Both end lines count: copy exactly from the line that contains "for (const space" to the line that contains "obj.parent = None", and only those lines.

| RECORDED DATA |
##############################

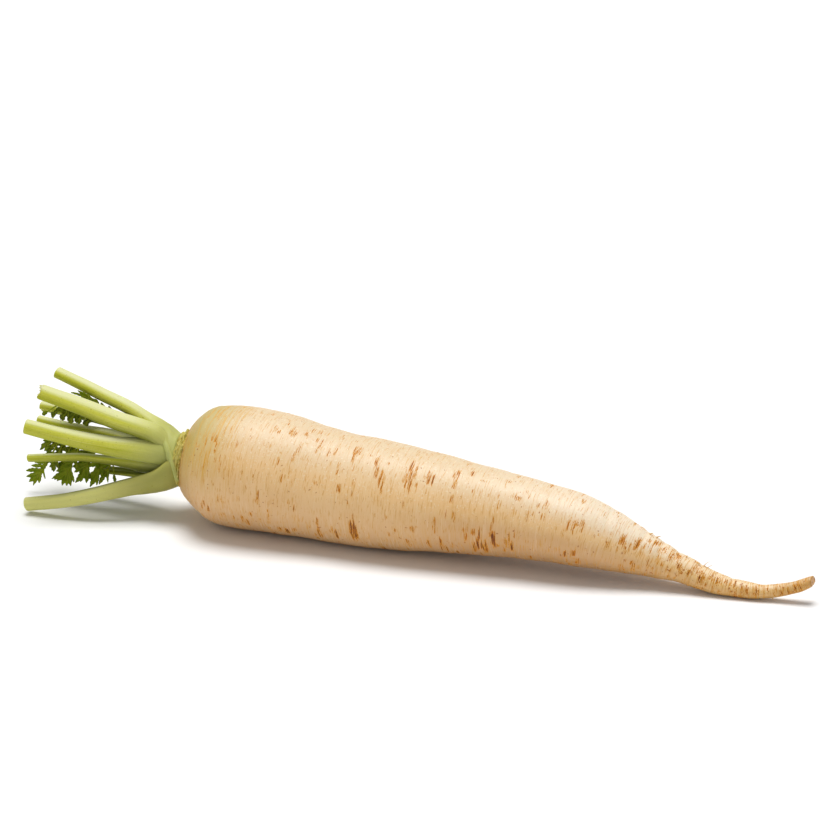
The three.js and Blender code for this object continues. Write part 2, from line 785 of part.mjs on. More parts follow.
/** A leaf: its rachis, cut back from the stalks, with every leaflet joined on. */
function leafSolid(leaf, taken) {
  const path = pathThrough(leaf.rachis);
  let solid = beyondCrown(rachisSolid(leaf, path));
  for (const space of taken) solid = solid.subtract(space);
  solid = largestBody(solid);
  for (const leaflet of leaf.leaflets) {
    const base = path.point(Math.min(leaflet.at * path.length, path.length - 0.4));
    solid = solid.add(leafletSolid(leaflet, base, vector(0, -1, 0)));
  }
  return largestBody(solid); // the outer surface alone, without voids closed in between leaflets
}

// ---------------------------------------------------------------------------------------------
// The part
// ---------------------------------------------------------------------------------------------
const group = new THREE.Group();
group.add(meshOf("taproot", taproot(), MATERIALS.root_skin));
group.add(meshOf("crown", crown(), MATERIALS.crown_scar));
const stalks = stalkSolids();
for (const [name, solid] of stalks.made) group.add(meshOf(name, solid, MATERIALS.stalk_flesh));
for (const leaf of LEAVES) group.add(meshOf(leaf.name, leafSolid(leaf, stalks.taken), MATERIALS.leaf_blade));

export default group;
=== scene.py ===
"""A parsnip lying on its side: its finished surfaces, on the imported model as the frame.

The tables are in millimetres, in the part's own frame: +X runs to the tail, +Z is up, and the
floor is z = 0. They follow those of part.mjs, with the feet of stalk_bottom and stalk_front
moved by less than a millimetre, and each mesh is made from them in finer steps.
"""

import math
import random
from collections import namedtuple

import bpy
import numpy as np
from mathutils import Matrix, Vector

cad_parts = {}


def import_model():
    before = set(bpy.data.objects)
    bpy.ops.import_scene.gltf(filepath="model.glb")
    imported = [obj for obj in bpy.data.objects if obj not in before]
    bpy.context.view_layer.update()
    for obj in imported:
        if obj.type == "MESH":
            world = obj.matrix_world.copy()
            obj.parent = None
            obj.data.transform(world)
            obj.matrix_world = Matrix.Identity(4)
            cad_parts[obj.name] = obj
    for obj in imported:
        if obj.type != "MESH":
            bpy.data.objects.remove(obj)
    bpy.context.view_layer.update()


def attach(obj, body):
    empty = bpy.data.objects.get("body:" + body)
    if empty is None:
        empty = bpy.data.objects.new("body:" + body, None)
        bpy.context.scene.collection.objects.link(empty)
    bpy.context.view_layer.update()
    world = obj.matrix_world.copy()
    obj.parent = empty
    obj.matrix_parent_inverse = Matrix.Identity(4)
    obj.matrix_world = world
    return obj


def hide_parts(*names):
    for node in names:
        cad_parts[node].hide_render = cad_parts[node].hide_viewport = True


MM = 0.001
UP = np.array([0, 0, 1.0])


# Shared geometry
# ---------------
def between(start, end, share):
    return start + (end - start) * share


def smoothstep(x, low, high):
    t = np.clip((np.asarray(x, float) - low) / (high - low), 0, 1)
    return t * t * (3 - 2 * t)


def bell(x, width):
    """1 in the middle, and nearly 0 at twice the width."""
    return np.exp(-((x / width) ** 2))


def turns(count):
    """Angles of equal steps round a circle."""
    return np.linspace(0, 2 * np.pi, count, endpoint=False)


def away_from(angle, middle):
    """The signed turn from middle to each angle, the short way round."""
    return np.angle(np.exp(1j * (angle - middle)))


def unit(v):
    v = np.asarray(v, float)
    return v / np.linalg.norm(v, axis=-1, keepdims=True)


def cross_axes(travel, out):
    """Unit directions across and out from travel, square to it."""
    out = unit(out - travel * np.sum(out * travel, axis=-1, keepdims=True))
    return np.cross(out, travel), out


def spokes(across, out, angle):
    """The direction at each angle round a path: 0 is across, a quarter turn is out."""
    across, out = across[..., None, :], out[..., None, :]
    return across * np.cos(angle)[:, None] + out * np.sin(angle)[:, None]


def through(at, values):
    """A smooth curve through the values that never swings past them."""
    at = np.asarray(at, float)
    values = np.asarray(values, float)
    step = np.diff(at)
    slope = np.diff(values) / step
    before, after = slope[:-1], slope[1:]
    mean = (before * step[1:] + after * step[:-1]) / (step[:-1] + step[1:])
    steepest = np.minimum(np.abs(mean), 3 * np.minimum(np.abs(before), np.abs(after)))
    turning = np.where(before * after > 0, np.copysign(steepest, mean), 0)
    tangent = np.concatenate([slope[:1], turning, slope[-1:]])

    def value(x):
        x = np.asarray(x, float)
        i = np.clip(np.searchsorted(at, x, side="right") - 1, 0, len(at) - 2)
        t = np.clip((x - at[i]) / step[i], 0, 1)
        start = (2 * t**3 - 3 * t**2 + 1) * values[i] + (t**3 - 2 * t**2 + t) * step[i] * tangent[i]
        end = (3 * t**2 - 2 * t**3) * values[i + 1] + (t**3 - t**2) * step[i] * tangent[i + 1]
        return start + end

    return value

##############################

| THE SOLUTION |
  for (const space of taken) solid = solid.subtract(space);
  solid = largestBody(solid);
  for (const leaflet of leaf.leaflets) {
    const base = path.point(Math.min(leaflet.at * path.length, path.length - 0.4));
    solid = solid.add(leafletSolid(leaflet, base, vector(0, -1, 0)));
  }
  return largestBody(solid); // the outer surface alone, without voids closed in between leaflets
}

// ---------------------------------------------------------------------------------------------
// The part
// ---------------------------------------------------------------------------------------------
const group = new THREE.Group();
group.add(meshOf("taproot", taproot(), MATERIALS.root_skin));
group.add(meshOf("crown", crown(), MATERIALS.crown_scar));
const stalks = stalkSolids();
for (const [name, solid] of stalks.made) group.add(meshOf(name, solid, MATERIALS.stalk_flesh));
for (const leaf of LEAVES) group.add(meshOf(leaf.name, leafSolid(leaf, stalks.taken), MATERIALS.leaf_blade));

export default group;
=== scene.py ===
"""A parsnip lying on its side: its finished surfaces, on the imported model as the frame.

The tables are in millimetres, in the part's own frame: +X runs to the tail, +Z is up, and the
floor is z = 0. They follow those of part.mjs, with the feet of stalk_bottom and stalk_front
moved by less than a millimetre, and each mesh is made from them in finer steps.
"""

import math
import random
from collections import namedtuple

import bpy
import numpy as np
from mathutils import Matrix, Vector

cad_parts = {}


def import_model():
    before = set(bpy.data.objects)
    bpy.ops.import_scene.gltf(filepath="model.glb")
    imported = [obj for obj in bpy.data.objects if obj not in before]
    bpy.context.view_layer.update()
    for obj in imported:
        if obj.type == "MESH":
            world = obj.matrix_world.copy()
            obj.parent = None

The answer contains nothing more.